Quote the whole listing verbatim.
#####
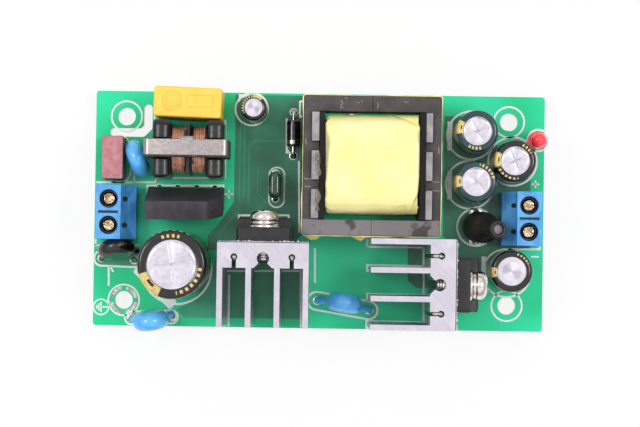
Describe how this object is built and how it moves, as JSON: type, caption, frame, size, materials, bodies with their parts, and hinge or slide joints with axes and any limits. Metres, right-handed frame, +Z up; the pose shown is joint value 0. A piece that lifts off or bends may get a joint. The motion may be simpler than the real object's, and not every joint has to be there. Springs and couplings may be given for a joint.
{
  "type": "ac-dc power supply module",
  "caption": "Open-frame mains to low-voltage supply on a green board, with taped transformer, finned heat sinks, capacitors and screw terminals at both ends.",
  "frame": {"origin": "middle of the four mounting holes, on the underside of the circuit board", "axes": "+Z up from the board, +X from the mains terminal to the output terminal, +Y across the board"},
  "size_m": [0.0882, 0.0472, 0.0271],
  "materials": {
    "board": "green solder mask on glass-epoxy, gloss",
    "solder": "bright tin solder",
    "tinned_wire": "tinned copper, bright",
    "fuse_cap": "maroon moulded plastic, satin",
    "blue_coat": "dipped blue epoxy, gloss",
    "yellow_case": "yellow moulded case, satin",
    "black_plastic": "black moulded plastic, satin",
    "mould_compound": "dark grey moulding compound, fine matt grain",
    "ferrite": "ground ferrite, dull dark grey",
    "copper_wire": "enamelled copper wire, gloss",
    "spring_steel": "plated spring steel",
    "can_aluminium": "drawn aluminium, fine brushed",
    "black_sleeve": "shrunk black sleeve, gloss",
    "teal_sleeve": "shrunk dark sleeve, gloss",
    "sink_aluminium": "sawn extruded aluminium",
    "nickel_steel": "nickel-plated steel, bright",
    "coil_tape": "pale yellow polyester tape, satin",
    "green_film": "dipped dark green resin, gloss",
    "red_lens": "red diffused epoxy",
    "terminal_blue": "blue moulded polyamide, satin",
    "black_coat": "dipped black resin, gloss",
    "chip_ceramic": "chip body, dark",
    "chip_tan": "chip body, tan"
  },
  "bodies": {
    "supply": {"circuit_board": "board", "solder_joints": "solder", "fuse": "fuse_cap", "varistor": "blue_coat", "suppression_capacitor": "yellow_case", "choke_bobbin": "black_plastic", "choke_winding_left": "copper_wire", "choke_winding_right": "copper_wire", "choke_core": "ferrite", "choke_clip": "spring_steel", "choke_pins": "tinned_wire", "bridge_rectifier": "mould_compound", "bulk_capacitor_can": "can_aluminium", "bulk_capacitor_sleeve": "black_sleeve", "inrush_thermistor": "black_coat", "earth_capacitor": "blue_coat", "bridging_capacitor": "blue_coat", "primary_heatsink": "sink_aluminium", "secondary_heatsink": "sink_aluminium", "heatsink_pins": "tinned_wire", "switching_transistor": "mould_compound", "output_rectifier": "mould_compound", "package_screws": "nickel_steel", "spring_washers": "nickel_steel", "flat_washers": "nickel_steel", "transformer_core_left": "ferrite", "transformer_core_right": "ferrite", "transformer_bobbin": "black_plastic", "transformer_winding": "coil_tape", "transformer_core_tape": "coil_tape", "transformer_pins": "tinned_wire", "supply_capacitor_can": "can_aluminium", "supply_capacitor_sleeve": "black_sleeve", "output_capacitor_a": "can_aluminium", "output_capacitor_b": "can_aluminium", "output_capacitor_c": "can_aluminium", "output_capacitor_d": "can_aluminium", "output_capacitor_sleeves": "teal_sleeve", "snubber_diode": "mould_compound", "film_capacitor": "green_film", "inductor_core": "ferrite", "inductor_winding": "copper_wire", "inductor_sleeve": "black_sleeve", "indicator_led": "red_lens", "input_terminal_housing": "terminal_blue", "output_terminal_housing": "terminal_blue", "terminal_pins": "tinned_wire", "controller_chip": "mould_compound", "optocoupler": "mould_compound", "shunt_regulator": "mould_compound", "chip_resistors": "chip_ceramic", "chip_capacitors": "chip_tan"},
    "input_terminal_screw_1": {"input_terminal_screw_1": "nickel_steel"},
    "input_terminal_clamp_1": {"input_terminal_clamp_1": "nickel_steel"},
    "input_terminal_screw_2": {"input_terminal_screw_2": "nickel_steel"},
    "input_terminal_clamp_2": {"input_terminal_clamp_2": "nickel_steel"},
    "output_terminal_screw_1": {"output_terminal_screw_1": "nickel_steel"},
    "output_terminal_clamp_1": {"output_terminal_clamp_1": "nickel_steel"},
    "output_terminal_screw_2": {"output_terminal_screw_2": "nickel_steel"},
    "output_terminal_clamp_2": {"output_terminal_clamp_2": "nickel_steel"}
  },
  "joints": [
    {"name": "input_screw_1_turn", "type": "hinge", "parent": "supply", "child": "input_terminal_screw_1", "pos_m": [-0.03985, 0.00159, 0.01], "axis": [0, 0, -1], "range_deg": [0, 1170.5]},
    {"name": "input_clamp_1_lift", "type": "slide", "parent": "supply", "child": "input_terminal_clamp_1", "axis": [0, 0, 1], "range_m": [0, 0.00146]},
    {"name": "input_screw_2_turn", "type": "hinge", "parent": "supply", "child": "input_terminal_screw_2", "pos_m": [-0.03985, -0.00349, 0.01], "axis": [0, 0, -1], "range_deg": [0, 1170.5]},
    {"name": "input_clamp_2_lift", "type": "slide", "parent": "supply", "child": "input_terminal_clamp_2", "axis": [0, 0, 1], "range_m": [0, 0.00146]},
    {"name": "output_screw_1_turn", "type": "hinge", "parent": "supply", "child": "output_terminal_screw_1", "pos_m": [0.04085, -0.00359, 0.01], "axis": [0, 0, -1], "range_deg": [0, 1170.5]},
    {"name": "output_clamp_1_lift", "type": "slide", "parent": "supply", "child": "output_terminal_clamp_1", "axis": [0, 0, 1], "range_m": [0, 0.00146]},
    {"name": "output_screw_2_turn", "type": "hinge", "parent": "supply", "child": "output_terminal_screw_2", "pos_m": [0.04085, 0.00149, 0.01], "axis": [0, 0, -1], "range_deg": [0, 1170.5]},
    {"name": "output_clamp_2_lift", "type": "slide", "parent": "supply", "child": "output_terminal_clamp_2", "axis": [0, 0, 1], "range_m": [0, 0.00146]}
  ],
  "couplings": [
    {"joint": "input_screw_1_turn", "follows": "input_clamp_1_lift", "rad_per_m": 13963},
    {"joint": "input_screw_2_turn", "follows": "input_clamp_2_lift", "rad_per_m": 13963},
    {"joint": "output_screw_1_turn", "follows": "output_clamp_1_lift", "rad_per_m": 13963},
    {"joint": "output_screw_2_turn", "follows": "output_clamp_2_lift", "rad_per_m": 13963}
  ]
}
#####
Correct output:
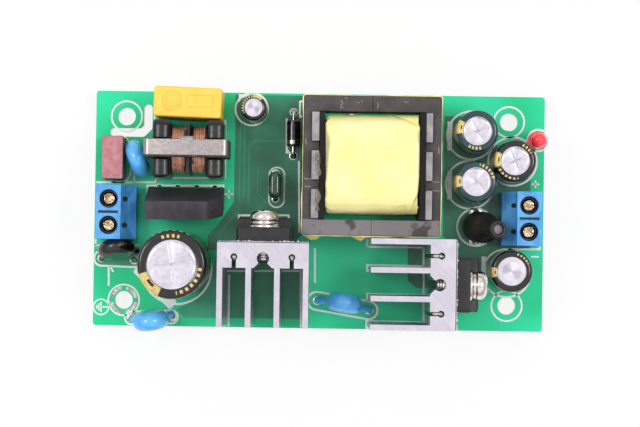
Describe how this object is built and how it moves, as JSON: type, caption, frame, size, materials, bodies with their parts, and hinge or slide joints with axes and any limits. Metres, right-handed frame, +Z up; the pose shown is joint value 0. A piece that lifts off or bends may get a joint. The motion may be simpler than the real object's, and not every joint has to be there. Springs and couplings may be given for a joint.
{
  "type": "ac-dc power supply module",
  "caption": "Open-frame mains to low-voltage supply on a green board, with taped transformer, finned heat sinks, capacitors and screw terminals at both ends.",
  "frame": {"origin": "middle of the four mounting holes, on the underside of the circuit board", "axes": "+Z up from the board, +X from the mains terminal to the output terminal, +Y across the board"},
  "size_m": [0.0882, 0.0472, 0.0271],
  "materials": {
    "board": "green solder mask on glass-epoxy, gloss",
    "solder": "bright tin solder",
    "tinned_wire": "tinned copper, bright",
    "fuse_cap": "maroon moulded plastic, satin",
    "blue_coat": "dipped blue epoxy, gloss",
    "yellow_case": "yellow moulded case, satin",
    "black_plastic": "black moulded plastic, satin",
    "mould_compound": "dark grey moulding compound, fine matt grain",
    "ferrite": "ground ferrite, dull dark grey",
    "copper_wire": "enamelled copper wire, gloss",
    "spring_steel": "plated spring steel",
    "can_aluminium": "drawn aluminium, fine brushed",
    "black_sleeve": "shrunk black sleeve, gloss",
    "teal_sleeve": "shrunk dark sleeve, gloss",
    "sink_aluminium": "sawn extruded aluminium",
    "nickel_steel": "nickel-plated steel, bright",
    "coil_tape": "pale yellow polyester tape, satin",
    "green_film": "dipped dark green resin, gloss",
    "red_lens": "red diffused epoxy",
    "terminal_blue": "blue moulded polyamide, satin",
    "black_coat": "dipped black resin, gloss",
    "chip_ceramic": "chip body, dark",
    "chip_tan": "chip body, tan"
  },
  "bodies": {
    "supply": {"circuit_board": "board", "solder_joints": "solder", "fuse": "fuse_cap", "varistor": "blue_coat", "suppression_capacitor": "yellow_case", "choke_bobbin": "black_plastic", "choke_winding_left": "copper_wire", "choke_winding_right": "copper_wire", "choke_core": "ferrite", "choke_clip": "spring_steel", "choke_pins": "tinned_wire", "bridge_rectifier": "mould_compound", "bulk_capacitor_can": "can_aluminium", "bulk_capacitor_sleeve": "black_sleeve", "inrush_thermistor": "black_coat", "earth_capacitor": "blue_coat", "bridging_capacitor": "blue_coat", "primary_heatsink": "sink_aluminium", "secondary_heatsink": "sink_aluminium", "heatsink_pins": "tinned_wire", "switching_transistor": "mould_compound", "output_rectifier": "mould_compound", "package_screws": "nickel_steel", "spring_washers": "nickel_steel", "flat_washers": "nickel_steel", "transformer_core_left": "ferrite", "transformer_core_right": "ferrite", "transformer_bobbin": "black_plastic", "transformer_winding": "coil_tape", "transformer_core_tape": "coil_tape", "transformer_pins": "tinned_wire", "supply_capacitor_can": "can_aluminium", "supply_capacitor_sleeve": "black_sleeve", "output_capacitor_a": "can_aluminium", "output_capacitor_b": "can_aluminium", "output_capacitor_c": "can_aluminium", "output_capacitor_d": "can_aluminium", "output_capacitor_sleeves": "teal_sleeve", "snubber_diode": "mould_compound", "film_capacitor": "green_film", "inductor_core": "ferrite", "inductor_winding": "copper_wire", "inductor_sleeve": "black_sleeve", "indicator_led": "red_lens", "input_terminal_housing": "terminal_blue", "output_terminal_housing": "terminal_blue", "terminal_pins": "tinned_wire", "controller_chip": "mould_compound", "optocoupler": "mould_compound", "shunt_regulator": "mould_compound", "chip_resistors": "chip_ceramic", "chip_capacitors": "chip_tan"},
    "input_terminal_screw_1": {"input_terminal_screw_1": "nickel_steel"},
    "input_terminal_clamp_1": {"input_terminal_clamp_1": "nickel_steel"},
    "input_terminal_screw_2": {"input_terminal_screw_2": "nickel_steel"},
    "input_terminal_clamp_2": {"input_terminal_clamp_2": "nickel_steel"},
    "output_terminal_screw_1": {"output_terminal_screw_1": "nickel_steel"},
    "output_terminal_clamp_1": {"output_terminal_clamp_1": "nickel_steel"},
    "output_terminal_screw_2": {"output_terminal_screw_2": "nickel_steel"},
    "output_terminal_clamp_2": {"output_terminal_clamp_2": "nickel_steel"}
  },
  "joints": [
    {"name": "input_screw_1_turn", "type": "hinge", "parent": "supply", "child": "input_terminal_screw_1", "pos_m": [-0.03985, 0.00159, 0.01], "axis": [0, 0, -1], "range_deg": [0, 1170.5]},
    {"name": "input_clamp_1_lift", "type": "slide", "parent": "supply", "child": "input_terminal_clamp_1", "axis": [0, 0, 1], "range_m": [0, 0.00146]},
    {"name": "input_screw_2_turn", "type": "hinge", "parent": "supply", "child": "input_terminal_screw_2", "pos_m": [-0.03985, -0.00349, 0.01], "axis": [0, 0, -1], "range_deg": [0, 1170.5]},
    {"name": "input_clamp_2_lift", "type": "slide", "parent": "supply", "child": "input_terminal_clamp_2", "axis": [0, 0, 1], "range_m": [0, 0.00146]},
    {"name": "output_screw_1_turn", "type": "hinge", "parent": "supply", "child": "output_terminal_screw_1", "pos_m": [0.04085, -0.00359, 0.01], "axis": [0, 0, -1], "range_deg": [0, 1170.5]},
    {"name": "output_clamp_1_lift", "type": "slide", "parent": "supply", "child": "output_terminal_clamp_1", "axis": [0, 0, 1], "range_m": [0, 0.00146]},
    {"name": "output_screw_2_turn", "type": "hinge", "parent": "supply", "child": "output_terminal_screw_2", "pos_m": [0.04085, 0.00149, 0.01], "axis": [0, 0, -1], "range_deg": [0, 1170.5]},
    {"name": "output_clamp_2_lift", "type": "slide", "parent": "supply", "child": "output_terminal_clamp_2", "axis": [0, 0, 1], "range_m": [0, 0.00146]}
  ],
  "couplings": [
    {"joint": "input_screw_1_turn", "follows": "input_clamp_1_lift", "rad_per_m": 13963},
    {"joint": "input_screw_2_turn", "follows": "input_clamp_2_lift", "rad_per_m": 13963},
    {"joint": "output_screw_1_turn", "follows": "output_clamp_1_lift", "rad_per_m": 13963},
    {"joint": "output_screw_2_turn", "follows": "output_clamp_2_lift", "rad_per_m": 13963}
  ]
}